═════ Data provided ═════
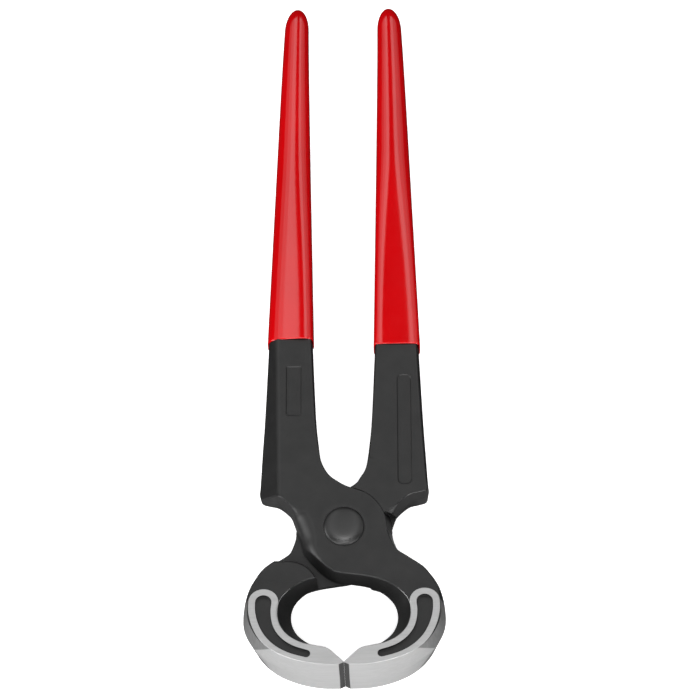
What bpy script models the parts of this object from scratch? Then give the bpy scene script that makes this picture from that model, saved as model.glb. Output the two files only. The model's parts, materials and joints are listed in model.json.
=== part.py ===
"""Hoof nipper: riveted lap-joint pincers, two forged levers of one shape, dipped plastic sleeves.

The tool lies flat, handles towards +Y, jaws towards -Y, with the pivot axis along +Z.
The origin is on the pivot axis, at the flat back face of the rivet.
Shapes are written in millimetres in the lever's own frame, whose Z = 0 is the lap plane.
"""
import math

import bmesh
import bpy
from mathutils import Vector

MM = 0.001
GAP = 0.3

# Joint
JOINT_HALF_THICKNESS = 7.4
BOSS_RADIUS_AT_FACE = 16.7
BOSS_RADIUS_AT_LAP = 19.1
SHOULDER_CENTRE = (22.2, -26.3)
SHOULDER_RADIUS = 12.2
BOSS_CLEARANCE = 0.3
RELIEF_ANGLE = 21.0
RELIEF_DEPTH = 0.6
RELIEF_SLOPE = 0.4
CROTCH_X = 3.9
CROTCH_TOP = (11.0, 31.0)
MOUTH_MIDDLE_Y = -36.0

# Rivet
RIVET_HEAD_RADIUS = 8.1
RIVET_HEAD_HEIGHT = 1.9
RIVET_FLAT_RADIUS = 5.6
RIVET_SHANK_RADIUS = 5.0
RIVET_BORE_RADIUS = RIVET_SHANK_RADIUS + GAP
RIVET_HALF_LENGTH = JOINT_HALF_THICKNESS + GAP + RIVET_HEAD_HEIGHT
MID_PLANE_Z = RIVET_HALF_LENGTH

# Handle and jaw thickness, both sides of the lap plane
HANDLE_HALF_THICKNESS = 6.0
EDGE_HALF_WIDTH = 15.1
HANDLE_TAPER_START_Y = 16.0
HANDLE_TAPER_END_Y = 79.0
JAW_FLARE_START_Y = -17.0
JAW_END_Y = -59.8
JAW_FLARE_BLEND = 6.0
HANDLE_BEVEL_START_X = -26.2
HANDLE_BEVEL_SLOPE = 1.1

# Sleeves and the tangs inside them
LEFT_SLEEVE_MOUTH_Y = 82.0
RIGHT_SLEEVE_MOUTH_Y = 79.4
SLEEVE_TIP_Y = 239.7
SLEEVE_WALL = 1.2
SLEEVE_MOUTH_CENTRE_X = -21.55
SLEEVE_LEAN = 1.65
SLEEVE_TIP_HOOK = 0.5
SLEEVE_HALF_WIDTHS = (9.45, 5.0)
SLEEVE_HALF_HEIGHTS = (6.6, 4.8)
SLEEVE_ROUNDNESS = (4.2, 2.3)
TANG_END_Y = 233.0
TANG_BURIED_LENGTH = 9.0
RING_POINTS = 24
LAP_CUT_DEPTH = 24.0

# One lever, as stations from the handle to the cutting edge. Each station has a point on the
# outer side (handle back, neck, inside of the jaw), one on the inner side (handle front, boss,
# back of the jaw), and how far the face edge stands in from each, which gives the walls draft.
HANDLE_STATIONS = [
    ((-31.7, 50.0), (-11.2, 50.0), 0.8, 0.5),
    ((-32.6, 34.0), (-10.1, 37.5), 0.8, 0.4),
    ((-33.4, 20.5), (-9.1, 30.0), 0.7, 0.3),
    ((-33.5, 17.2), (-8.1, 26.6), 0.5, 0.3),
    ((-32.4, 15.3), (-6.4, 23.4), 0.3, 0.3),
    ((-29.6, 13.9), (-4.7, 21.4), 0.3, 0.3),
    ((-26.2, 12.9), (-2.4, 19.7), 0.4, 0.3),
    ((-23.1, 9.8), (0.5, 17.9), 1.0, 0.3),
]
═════
Quote exactly the stretch of lines above that starts at the first one and ends at the line with "dipped plastic sleeves.", and nothing beyond it.

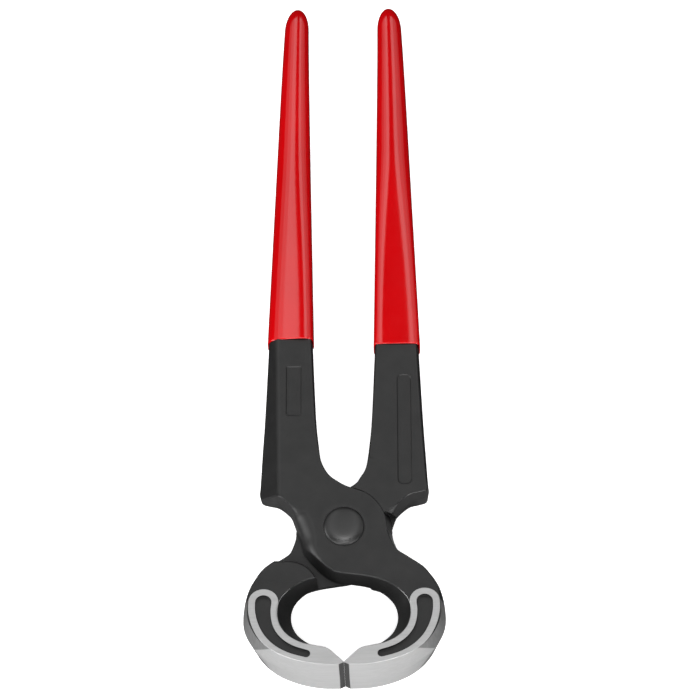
What bpy script models the parts of this object from scratch? Then give the bpy scene script that makes this picture from that model, saved as model.glb. Output the two files only. The model's parts, materials and joints are listed in model.json.
=== part.py ===
"""Hoof nipper: riveted lap-joint pincers, two forged levers of one shape, dipped plastic sleeves.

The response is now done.